4. What do you want to change in 2010?

I've got to get steady work. I'm still working gigs. I want to work out how I can see Sveta more often, and for that I need some money coming in regularly. And I want to make it possible for her to have some fun, maybe take her somewhere for a vacation or something, just the two of us, so we could be by ourselves and get to be a couple. I'm not trying to pull her closer; when I say "couple" I mean "couple who picks up other people." Just by ourselves, out from the shadow of my family and hers. I'm not saying I want to elope, I just want her to be able to be comfortable and not pressured by anything.

Other than that, there are things I'd like to change, but I'm not that into New Year's resolutions. If they happen, so much the better. If not, I won't be surprised.

5. What is your all-time favorite gift (whether given or received by you)?

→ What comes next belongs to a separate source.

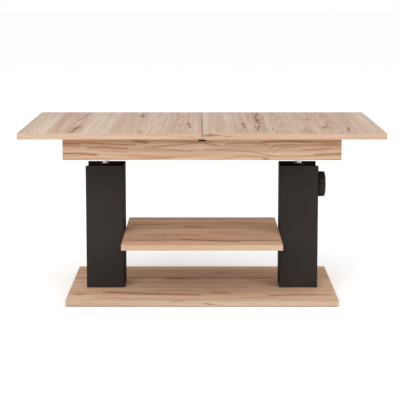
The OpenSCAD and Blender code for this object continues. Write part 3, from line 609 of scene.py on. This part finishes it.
BY_SLOT = {"column_paint": column, "black_steel": black, "cap_plastic": cap, "black_plastic": blackp, "white_plastic": whitep, "rubber": rubber, "glide": glide,
           "knob_plastic": knobp, "bright_steel": bright, "zinc": zinc, "chrome": chrome, "aluminium": alu, "raw_wood": raw, "felt": felt}
for s in frame["record"]["subparts"]:
    if s["material_slot"] in BY_SLOT:
        assign(N[s["node"]], BY_SLOT[s["material_slot"]])
assign(N["top_dowels"], raw_x)
for n, w in (("column_cover_left", 0.0006), ("column_cover_right", 0.0006), ("column_cap_left", 0.0006), ("column_cap_right", 0.0006), ("head_plate_left", 0.001), ("head_plate_right", 0.001),
             ("centre_stops", 0.0012), ("shelf_brackets", 0.0006), ("corner_blocks", 0.001), ("base_glides", 0.0005), ("fixed_runner_front", 0.0004), ("fixed_runner_rear", 0.0004),
             ("sliding_runners_left", 0.0006), ("sliding_runners_right", 0.0006), ("pinion_post", 0.0005)):
    soften(n, w, 2)


# ------------------------------------------------------------------ clamp knob
def make_knob():
    """Moulded knob: fluted rim with soft lands, domed face with a shallow ring and a cap in its middle."""
    lo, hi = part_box("clamp_knob")
    cy, cz = (lo.y + hi.y) / 2, (lo.z + hi.z) / 2
    R = (hi.z - lo.z) / 2
    t = hi.x - lo.x
    x0 = lo.x
    flutes, steps = 12, 12 * 16
    prof = []  # (radius, x, how much of the flute it carries)
    prof += [(0.0062, 0.0, 0), (0.016, 0.0, 0), (0.0165, 0.0012, 0), (0.022, 0.0016, 0), (0.0225, 0.0002, 0), (R - 0.0060, 0.0, 0.5), (R - 0.0022, 0.0003, 0.9), (R - 0.0006, 0.0014, 1), (R, 0.0034, 1)]
    zr = t - 0.0084
    prof += [(R, 0.008, 1), (R, zr, 1)]
    for a in (20, 40, 60, 80):
        a = math.radians(a)
        prof.append((R - 0.006 + 0.006 * math.cos(a), zr + 0.006 * math.sin(a), 1 - 0.35 * a))
    for f in (0.78, 0.66, 0.54):
        prof.append((f * R, t - 0.003 * f * f, 0.12 if f > 0.7 else 0))
    prof += [(0.0175, t - 0.0007, 0), (0.0168, t - 0.0014, 0), (0.0155, t - 0.0014, 0), (0.0148, t - 0.0004, 0), (0.008, t - 0.0001, 0)]
    verts, faces = [], []
    for r, x, k in prof:
        for i in range(steps):
            th = 2 * math.pi * i / steps
            # flutes: narrow rounded hollows between wide lands
            ph = (i % 16) / 16.0
            s = math.cos(2 * math.pi * (ph - 0.5)) * 0.5 + 0.5
            dip = 0.0027 * (s ** 2.2) * max(0.0, k)
            rr = r - dip
            verts.append((x0 + x, cy + rr * math.cos(th), cz + rr * math.sin(th)))
    n = len(prof)
    for j in range(n - 1):
        for i in range(steps):
            a, b = j * steps + i, j * steps + (i + 1) % steps
            faces.append((a, b, b + steps, a + steps))
    verts.append((x0 + t, cy, cz))
    c = len(verts) - 1
    for i in range(steps):
        faces.append(((n - 1) * steps + i, (n - 1) * steps + (i + 1) % steps, c))
    # inside of the bore
    base = len(verts)
    for i in range(steps):
        th = 2 * math.pi * i / steps
        verts.append((x0 + 0.015, cy + 0.0062 * math.cos(th), cz + 0.0062 * math.sin(th)))
    for i in range(steps):
        faces.append((i, base + i, base + (i + 1) % steps, (i + 1) % steps))
    faces.append(tuple(base + i for i in range(steps)))
    o = mesh_piece("clamp_knob_moulded", verts, faces)
    assign(o, knobp)
    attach(o, "knob")
    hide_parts("clamp_knob")
    return o


make_knob()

For thoughtfulness, I can't say because it's private. You'll just have to know who you are and know that I love you. In terms of enjoyment, the gangbang my sisters got me for my birthday once has to top my list. I've talked about that elsewhere too.

Bonus (as in optional): On special holidays- like birthdays, anniversaries, ringing in the New Year -are you more inclined to do a sex act that you wouldn't "normally" do? (things like fellatio/cunnilingus, anal sex, strap-ons/toys, videoing yourself/pictures, menage-a-trois/quatres, etc.)

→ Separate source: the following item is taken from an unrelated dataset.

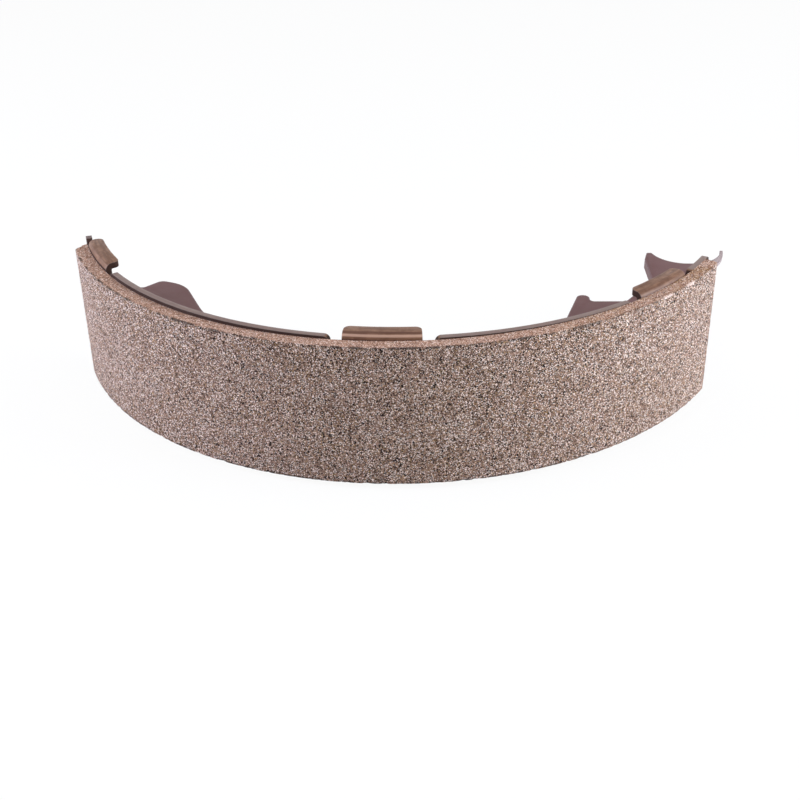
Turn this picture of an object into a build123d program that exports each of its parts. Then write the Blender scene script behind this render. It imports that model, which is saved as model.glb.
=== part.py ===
# A shoe for a duo-servo drum brake, in millimetres.
#
# A friction lining is bonded to the outside of a rolled steel table. A flat stamped web
# stands edge-on against the inside of the table, halfway up, and is welded to it along
# both sides. The table's two edges carry folded ears, on which the shoe slides against
# the backing plate.
#
# The drum axis is Z, and the lower ears stand on z = 0. The anchor pin is near +X and the
# adjuster near -X. Angles round the drum start at -Y and grow towards the anchor.

from build123d import *
import os
from math import asin, atan2, cos, degrees, dist, radians, sin, sqrt

# Friction lining
drum_radius = 155.0              # rubbing face
lining_thickness = 5.8
lining_width = 60.0
lining_toe_margin = 9.4          # rubbing face's ends, from the table's ends
lining_heel_margin = 6.5
lining_toe_bevel_angle = 1.0     # how much further each end runs at the table
lining_heel_bevel_angle = 0.6
lining_toe_round = 2.2           # upright edges at the rubbing face
lining_heel_round = 0.9
lining_skew_angle = 0.43         # bonded slightly askew, heel end high

# Table, the rolled sheet that carries the lining
table_thickness = 2.6
table_overhang = 0.8             # table edge beyond the lining, each side
table_toe_run = 6.9              # past the notch of the first ear
table_heel_run = 19.9            # past the notch of the last ear
table_corner = 2.4

# Ears folded in from both edges of the table
ear_angles = (-62.2, -1.7, 46.5)
ear_length = 30.5                # along the outside of the table
ear_rise = 1.8                   # pad above the plain table edge
ear_reach = 6.6                  # pad's inner edge from the outside of the table
ear_bend_radius = 0.6            # inside the fold
ear_corner = 2.6
relief_width = 4.9               # notch each side of an ear
relief_depth = 2.4               # notch floor below the start of the fold
relief_corner = 1.0

# Web
web_thickness = 4.5
web_depth = 36.6                 # from the table to the web's inner edge

# Anchor end of the web: a half-round seat between two horns
anchor_height = 3.9              # anchor pin's centre above the drum axis, along Y
anchor_seat_radius = 16.8
outer_horn_gap = 0.2             # outer horn to drum
outer_horn_width = 1.5           # at its tip
outer_horn_depth = 1.1           # tip below the anchor's centre
outer_horn_wall = 2.3
outer_horn_thickness = 1.6       # thinned from below where it passes the table
outer_horn_angle = 82.6          # where the horn leaves the table's curve
outer_horn_sweep_angle = 12.0    # covered by the thinning, past the tip
inner_horn_depth = 3.5           # tip below the anchor's centre
inner_horn_width = 2.5
inner_horn_height = 8.0
inner_horn_lean = 2.0
horn_tip_corner = 0.9
heel_waist_depth = 36.4          # where the inner edge turns towards the link seat
heel_waist_radius = 10.0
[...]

Holidays sometimes make it more probable that I'll wind up at a party, and parties sometimes lead to things which I don't ordinarily do, but mostly because I ordinarily don't have the opportunity. So if holidays lead to things I don't ordinarily do, it's only because they provide the means to do those things. I don't feel any "freer" on a holiday. It's not like, if I'm not at a New Year's party, I feel the impulse to do things I could only do at a New Year's party. It's complicated, and there's no one cause or one effect.

Also, there aren't many things that I will do that I don't want to do. Ordinarily, I don't get the chance to do some things, but that doesn't mean I wouldn't jump at the chance when it comes up. And the holidays are when some of those chances come up, because I'm more likely to allow myself to get dragged to parties, for instance, or the family is all gathered together.